Several of the teams decided to use their cloud budget and run a bunch of Born instances in the cloud. While this was a good idea, the teams didn’t have enough cloud capacity to run all that much Born – particularly since each shot took so long to complete.
The best approach was to port Born onto GPUs, as four or five teams proved. The top teams on our leaderboard all ported Born and realized great dividends. Tsinghua completed the entire 1,136 slate of datasets and posted a score of 99%. Nanyang also completed all of the datasets and took home second place with their score of 90%. NTHU was a nanometer behind and grabbed third place. USTC gets an honorable mention for posting a score of 83%.
The rest of the teams didn’t do so hot on this one. The average score was competition low of 63% with the median score at 55%. This was a tough mountain to climb and if you didn’t port Born over to GPUs, you didn’t have a chance to complete all of the datasets, even if you were able to devote your entire cluster to it.

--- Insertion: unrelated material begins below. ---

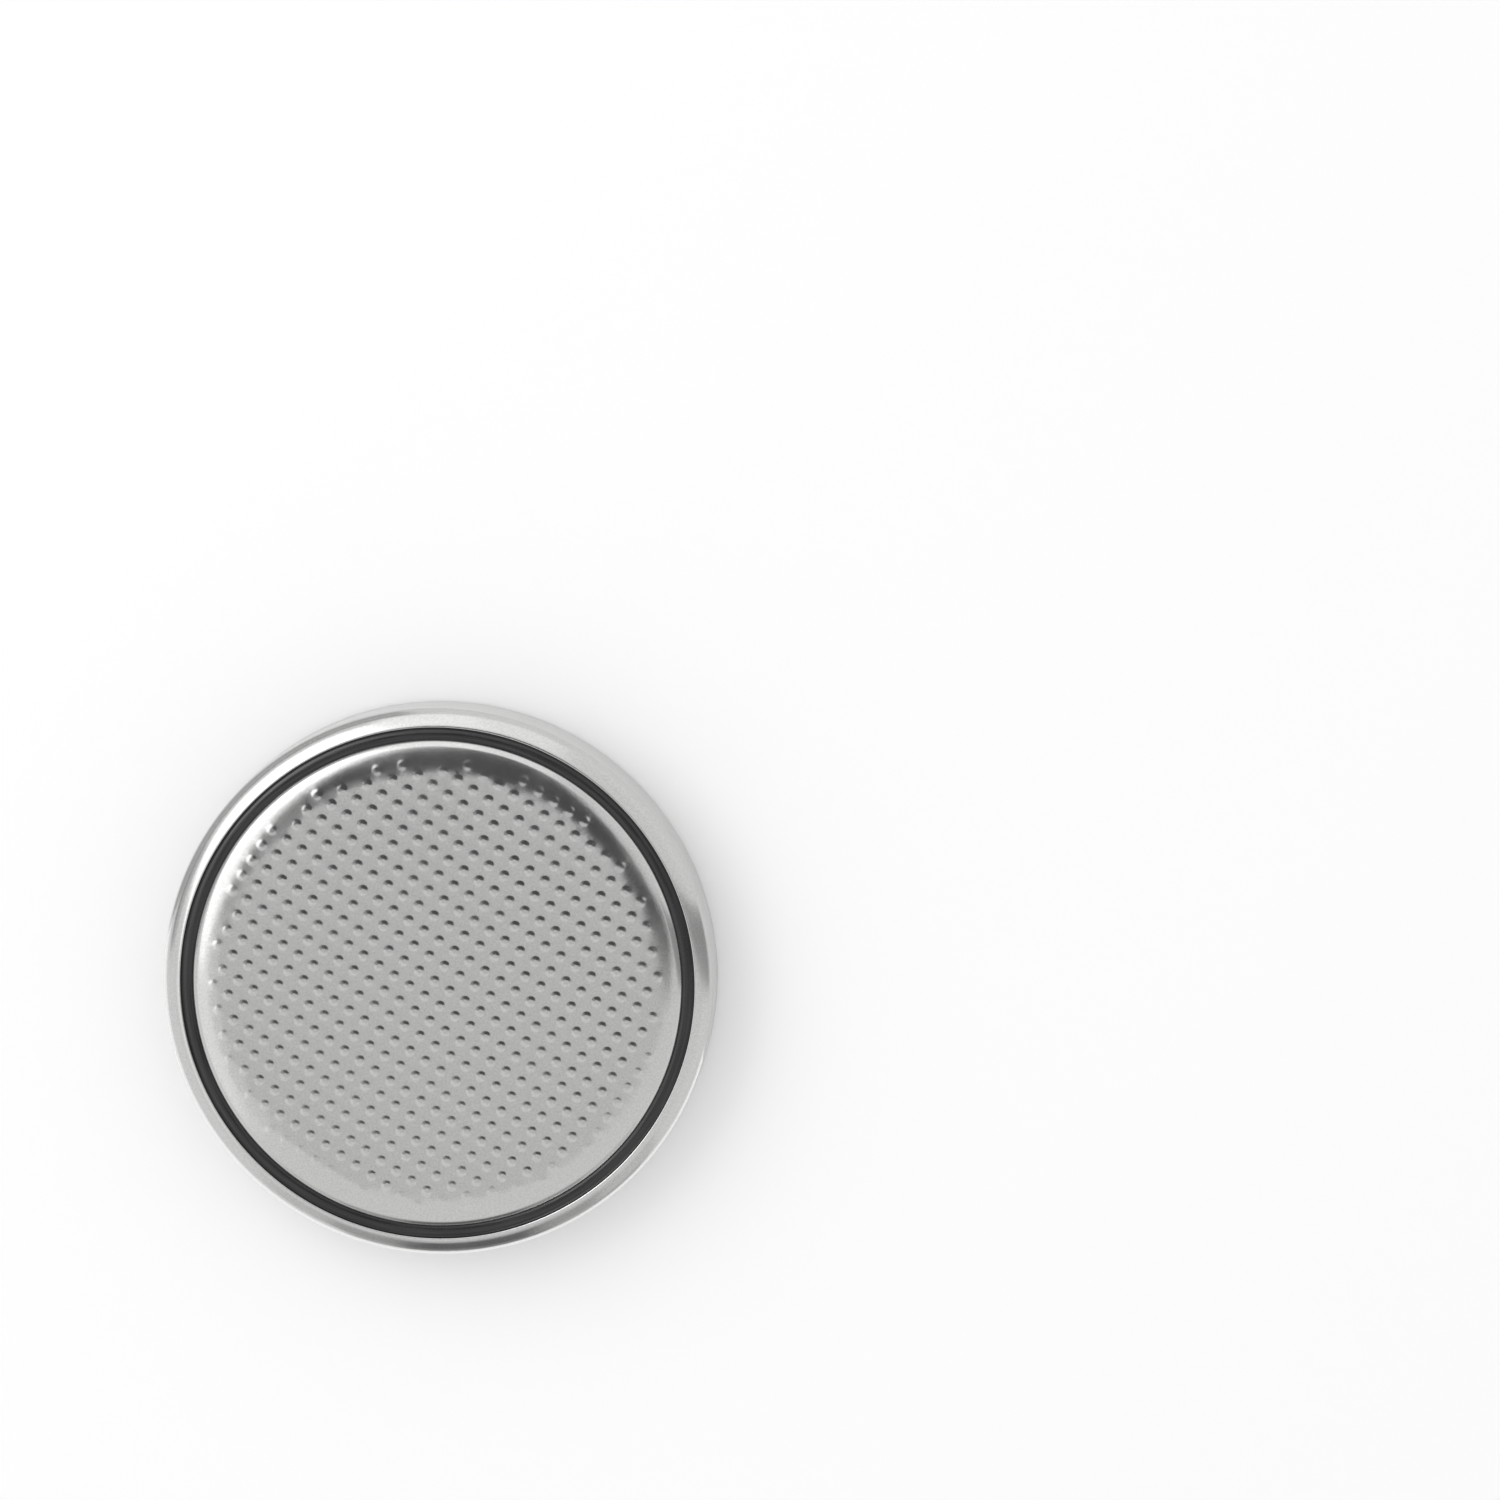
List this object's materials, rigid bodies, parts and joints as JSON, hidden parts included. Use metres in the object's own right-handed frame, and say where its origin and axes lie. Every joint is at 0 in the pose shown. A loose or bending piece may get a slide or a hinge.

Looking at the final stats, Nanyang was the clear winner with an astounding 95 out of a possible 100 points. NTHU and Tsinghua finished very close together, with NTHU nabbing second place by fractions of a percent. Team Peking, a relative newbie with this being their second appearance in the competition, takes home an honorable mention.
These teams finished above the rest of the pack by a respectable margin, as shown by the average score of 70% and the median score of 71%. But, at the end of the day, all of the teams were winners. Everyone showed up, no one gave up, and everyone learned a lot (including me, in fact).
So that’s another student cluster competition in the books. If you’ve missed any of our coverage, you can catch up on it using the following links.
For an intro into the high-stakes world of student cluster competitions, look here.
If you want to see what kind of hardware the teams are driving, here are their configs.
If you want to see the applications and tasks for this year’s event, click your clicker here.
One final note: the bettors in our betting pool were woefully uninformed. The ‘smart money’ was pretty dumb this year, given that the winning Nanyang team was placed as a 35-1 underdog. Wow, if this was a real pool, anyone betting on Nanyang would have really cleaned up!